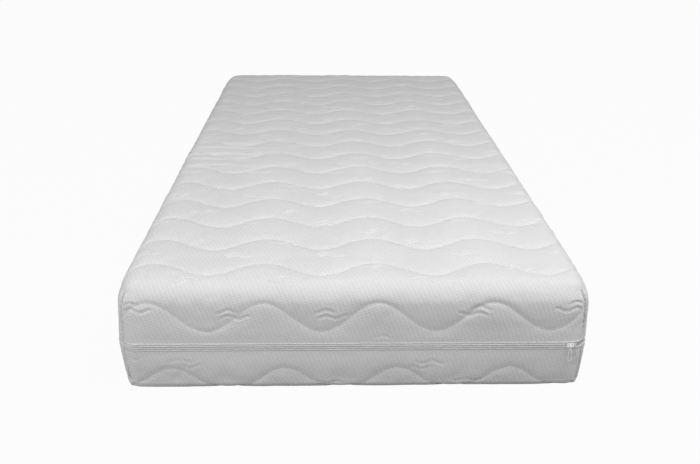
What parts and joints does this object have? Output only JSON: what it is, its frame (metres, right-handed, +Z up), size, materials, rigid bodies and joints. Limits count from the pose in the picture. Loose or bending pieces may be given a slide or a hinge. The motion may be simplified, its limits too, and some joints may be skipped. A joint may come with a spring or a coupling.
{
  "type": "pressure relief mattress",
  "caption": "Zoned foam mattress in a quilted stretch cover that unzips all round into a top and a bottom half.",
  "frame": {"origin": "middle of the underside, on the bed base", "axes": "+Z up to the lying surface, +Y along the mattress towards the head end, +X across it"},
  "size_m": [0.9337, 2.006, 0.22],
  "materials": {
    "quilted_knit": "pale grey stretch knit, quilted",
    "wadding": "white polyester wadding",
    "scrim": "thin white non-woven backing",
    "seam_fabric": "folded knit seam allowance",
    "hem_fabric": "turned and stitched knit",
    "zip_tape": "woven tape",
    "zip_teeth": "moulded coil",
    "zip_metal": "nickel plated",
    "base_foam": "firm open-cell foam",
    "bolster_foam": "firm open-cell foam",
    "soft_foam": "soft open-cell foam",
    "zone_foam": "medium open-cell foam"
  },
  "bodies": {
    "core_and_base_cover": {"bottom_cover_fabric": "quilted_knit", "bottom_cover_wadding": "wadding", "bottom_cover_scrim": "scrim", "bottom_corner_seams": "seam_fabric", "lower_hem": "hem_fabric", "lower_zip_tape": "zip_tape", "lower_zip_teeth": "zip_teeth", "lower_zip_stops": "zip_metal", "foam_base": "base_foam", "left_side_bolster": "bolster_foam", "right_side_bolster": "bolster_foam", "foam_heel_zone": "soft_foam", "foam_leg_zone": "zone_foam", "foam_seat_zone": "soft_foam", "foam_torso_zone": "zone_foam", "foam_head_zone": "soft_foam"},
    "top_cover": {"top_cover_fabric": "quilted_knit", "top_cover_wadding": "wadding", "top_cover_scrim": "scrim", "top_corner_seams": "seam_fabric", "upper_hem": "hem_fabric", "upper_zip_tape": "zip_tape", "upper_zip_teeth": "zip_teeth", "upper_zip_stops": "zip_metal"},
    "front_slider": {"front_zip_slider": "zip_metal"},
    "front_pull": {"front_zip_pull": "zip_metal"},
    "side_slider": {"side_zip_slider": "zip_metal"},
    "side_pull": {"side_zip_pull": "zip_metal"}
  },
  "joints": [
    {"name": "top_cover_lift", "type": "slide", "parent": "core_and_base_cover", "child": "top_cover", "axis": [0, 0, 1], "range_m": [0, 0.3]},
    {"name": "front_slider_travel", "type": "slide", "parent": "core_and_base_cover", "child": "front_slider", "axis": [-1, 0, 0], "range_m": [0, 0.81]},
    {"name": "front_pull_swing", "type": "hinge", "parent": "front_slider", "child": "front_pull", "pos_m": [0.41, -1.00381, 0.095], "axis": [-1, 0, 0], "range_deg": [0, 170]},
    {"name": "side_slider_travel", "type": "slide", "parent": "core_and_base_cover", "child": "side_slider", "axis": [0, 1, 0], "range_m": [0, 1.77]},
    {"name": "side_pull_swing", "type": "hinge", "parent": "side_slider", "child": "side_pull", "pos_m": [-0.45381, -0.825, 0.095], "axis": [0, 1, 0], "range_deg": [-68, 102]}
  ]
}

## Problem statement
Print back all the lines verbatim.

## Written response
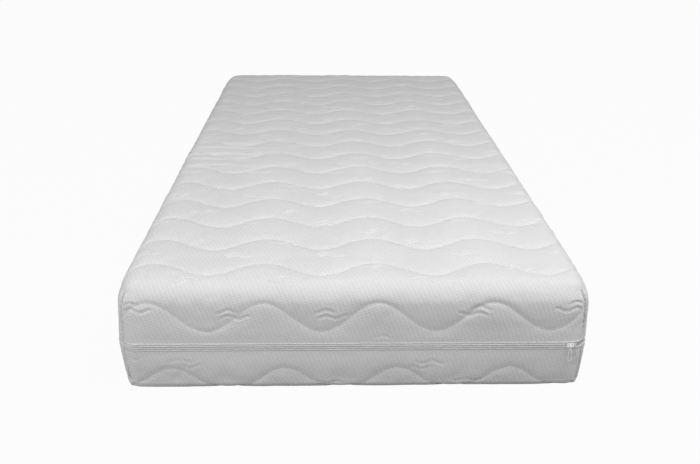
What parts and joints does this object have? Output only JSON: what it is, its frame (metres, right-handed, +Z up), size, materials, rigid bodies and joints. Limits count from the pose in the picture. Loose or bending pieces may be given a slide or a hinge. The motion may be simplified, its limits too, and some joints may be skipped. A joint may come with a spring or a coupling.
{
  "type": "pressure relief mattress",
  "caption": "Zoned foam mattress in a quilted stretch cover that unzips all round into a top and a bottom half.",
  "frame": {"origin": "middle of the underside, on the bed base", "axes": "+Z up to the lying surface, +Y along the mattress towards the head end, +X across it"},
  "size_m": [0.9337, 2.006, 0.22],
  "materials": {
    "quilted_knit": "pale grey stretch knit, quilted",
    "wadding": "white polyester wadding",
    "scrim": "thin white non-woven backing",
    "seam_fabric": "folded knit seam allowance",
    "hem_fabric": "turned and stitched knit",
    "zip_tape": "woven tape",
    "zip_teeth": "moulded coil",
    "zip_metal": "nickel plated",
    "base_foam": "firm open-cell foam",
    "bolster_foam": "firm open-cell foam",
    "soft_foam": "soft open-cell foam",
    "zone_foam": "medium open-cell foam"
  },
  "bodies": {
    "core_and_base_cover": {"bottom_cover_fabric": "quilted_knit", "bottom_cover_wadding": "wadding", "bottom_cover_scrim": "scrim", "bottom_corner_seams": "seam_fabric", "lower_hem": "hem_fabric", "lower_zip_tape": "zip_tape", "lower_zip_teeth": "zip_teeth", "lower_zip_stops": "zip_metal", "foam_base": "base_foam", "left_side_bolster": "bolster_foam", "right_side_bolster": "bolster_foam", "foam_heel_zone": "soft_foam", "foam_leg_zone": "zone_foam", "foam_seat_zone": "soft_foam", "foam_torso_zone": "zone_foam", "foam_head_zone": "soft_foam"},
    "top_cover": {"top_cover_fabric": "quilted_knit", "top_cover_wadding": "wadding", "top_cover_scrim": "scrim", "top_corner_seams": "seam_fabric", "upper_hem": "hem_fabric", "upper_zip_tape": "zip_tape", "upper_zip_teeth": "zip_teeth", "upper_zip_stops": "zip_metal"},
    "front_slider": {"front_zip_slider": "zip_metal"},
    "front_pull": {"front_zip_pull": "zip_metal"},
    "side_slider": {"side_zip_slider": "zip_metal"},
    "side_pull": {"side_zip_pull": "zip_metal"}
  },
  "joints": [
    {"name": "top_cover_lift", "type": "slide", "parent": "core_and_base_cover", "child": "top_cover", "axis": [0, 0, 1], "range_m": [0, 0.3]},
    {"name": "front_slider_travel", "type": "slide", "parent": "core_and_base_cover", "child": "front_slider", "axis": [-1, 0, 0], "range_m": [0, 0.81]},
    {"name": "front_pull_swing", "type": "hinge", "parent": "front_slider", "child": "front_pull", "pos_m": [0.41, -1.00381, 0.095], "axis": [-1, 0, 0], "range_deg": [0, 170]},
    {"name": "side_slider_travel", "type": "slide", "parent": "core_and_base_cover", "child": "side_slider", "axis": [0, 1, 0], "range_m": [0, 1.77]},
    {"name": "side_pull_swing", "type": "hinge", "parent": "side_slider", "child": "side_pull", "pos_m": [-0.45381, -0.825, 0.095], "axis": [0, 1, 0], "range_deg": [-68, 102]}
  ]
}